III.CONSIDERATION OF THE VICTIM IMPACT STATEMENT AT SENTENCING
Permitting errors in capital cases to be reviewed under the harmless error standard will only serve to accentuate the problem with lack of guidance for district judges. The Court in Charboneau recognized this fact when it stated:
In a matter as awesome as the decision whether to impose the death penalty, a strict compliance with the procedures for sentencing is required. Even a well intentioned and conscientious effort by the trial court to avoid considering the hearsay contained in the letter does not suffice.
State v. Charboneau, 116 Idaho 129, 149, 774 P.2d 299, 319 (1989) (emphasis added).
IV.CONSIDERATION OF EVIDENCE PREVIOUSLY RULED INADMISSIBLE IN AN OREGON PROCEEDING
Part VII of the majority opinion asserts that none of the evidence suppressed in Oregon v. Paz, 31 Or.App. 851, 572 P.2d 1036 (1977), was included in the presentence report considered by the trial court in the instant case against Paz. Justice Johnson’s analysis of this issue points out both that evidence was included in the presentence report and that the trial court’s consideration of the evidence is apparent.

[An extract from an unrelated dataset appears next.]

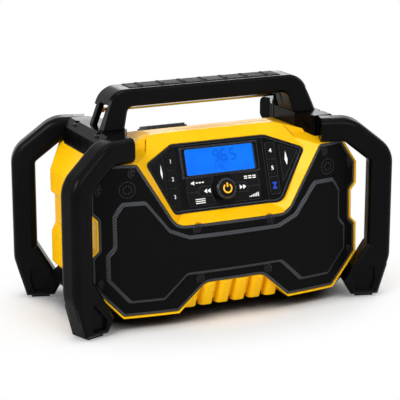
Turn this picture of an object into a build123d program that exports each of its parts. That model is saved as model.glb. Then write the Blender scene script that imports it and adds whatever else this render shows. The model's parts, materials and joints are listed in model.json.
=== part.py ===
from build123d import *
import math
import os

# Jobsite radio: a yellow two-shell housing held in a black roll cage, with a carrying handle.
# Millimetres. +X is the radio's right as seen from the front, +Y is back, +Z is up.
# The origin is at the middle of the footprint, on the ground.

REACH = 900.0

# ------------------------------------------------------------------ housing
BODY_HALF = 173.0
BODY_FLOOR = 13.5
CORNER_X = BODY_HALF - 36.0
CORNER_Z = 51.4
SHOULDER_X = BODY_HALF - 21.0
SHOULDER_Z = 193.3
SHOULDER_FOOT = 163.7
ROOF_HALF = 80.0
ROOF_Z = 213.5
ROOF_RIDGE_BACK = -8.0
ROOF_RIDGE_FRONT = -31.0
ROOF_BACK_SLOPE = 13.5
GROOVE_TOP = 137.5
GROOVE_BOTTOM = 88.4
GROOVE_DEPTH = 8.0
FRONT_Y = -93.0
FRONT_RADIUS = 830.0
FRONT_LEAN = 2.0
REAR_Y = 73.0
REAR_CHAMFER = 21.0
LEDGE_Z = 191.5
LEDGE_SLOPE = 0.26
WALL = 3.0
SPLIT_Y = -20.0

# ------------------------------------------------------------------ finger ribs under the front
RIB_NOTCH_TOP = 46.0
RIB_NOTCH_HALF = 37.0
RIB_NOTCH_FOOT = 71.0
RIB_NOTCH_DEPTH = 9.0
RIB_NOTCH_RUN = 12.0
RIB_COUNT = 6
RIB_PITCH = 21.0
RIB_WIDTH = 17.0
RIB_FLOOR = 15.5
RIB_HEIGHT = 8.0
RIB_ROUND = 6.0
RIB_NOTCH_BASE = 16.0
RIB_TOE_Z = 20.5
RIB_TOE_DEPTH = 14.0

# ------------------------------------------------------------------ control panel
PANEL_TILT = 18.4
PANEL_Z = 146.5
PANEL_Y = -60.5
WING_ANGLE = 23.0
FOLD_X = 57.0
PANEL_TOP_X = 61.5
PANEL_TOP_Z = 201.8
PANEL_TIP_X = 102.0
PANEL_TIP_Z = 187.7
PANEL_FOOT_X = 70.0
PANEL_FOOT_Z = 125.4
PANEL_CORNER_FOOT = 15.0
PANEL_CORNER_TIP = 4.5
PANEL_SKIN = 4.0
PANEL_RIM = 2.6
PANEL_RIM_HEIGHT = 1.4
PANEL_CLEARANCE = 0.2
WINDOW_MARGIN = 2.6
SURROUND_FOOT_Z = 116.4
SURROUND_FOOT_X = 71.0
SURROUND_TOP_X = PANEL_TIP_X + 15.0

# ------------------------------------------------------------------ display
LCD_HALF = 44.5
LCD_BOTTOM = 19.8
LCD_TOP = 50.0
LCD_CORNER = 2.2
LENS_THICKNESS = 1.6
LENS_REST = 1.2
MODULE_DEPTH = 6.0
MODULE_MARGIN = 1.5
LENS_LAP = 1.5
FRAME_BORDER = 5.4
FRAME_BORDER_FOOT = 2.6
FRAME_RISE = 1.3
FRAME_BEVEL = 0.9
POST_X = 52.6
POST_Y = (-8.0, 46.0)
POST_RADIUS = 2.2
BOARD_DEPTH = 12.0
BOARD_THICKNESS = 1.6
BOARD_MARGIN = 3.6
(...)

V.THE CONSTITUTIONALITY OF THE TIME LIMITS IN I.C. § 19-2719
Concern that the 42-day limit of I.C. § 19-2719 would have a devastating affect upon the ability of attorneys to effectively raise and address all of the possible issues in capital cases was first raised in State v. Beam, 115 Idaho 208, 223, 766 P.2d 678, 693 (1988) (Bistline, J., dissenting). Given the current efforts to diminish the availability of federal habeas corpus relief, and recent United States Supreme Court decisions which foreclose argument on certain issues, see, e.g., Teague v. Lane, 489 U.S. 288, 109 S.Ct. 1060, 103 L.Ed.2d 334 (1989), this concern is even more urgent. As the number of appeal opportunities available to persons sentenced to death diminishes it will be increasingly important there be made the best use of the remaining opportunities by finding all appealable issues at the outset and framing the arguments on those issues effectively. The 42-day limit of I.C. § 19-2719 does not afford defendants anywhere near adequate time to do so. The statute’s time limit is yet another enhancement of the risk that an arbitrary and capricious decision to impose the death penalty will be made and carried out. As such, the time limit violates the eighth and fourteenth amendments to the United States Constitution and art. I, §§ 6 and 13 of the Idaho Constitution.
VI.CONCLUSION
The Court had abdicated its duty in failing to controvert or even address the arguments outlined above, notwithstanding the clarity and unusual force with which the Public Defender presented them in his brief. Rehearing should be granted, thus giving the Court a chance to right itself.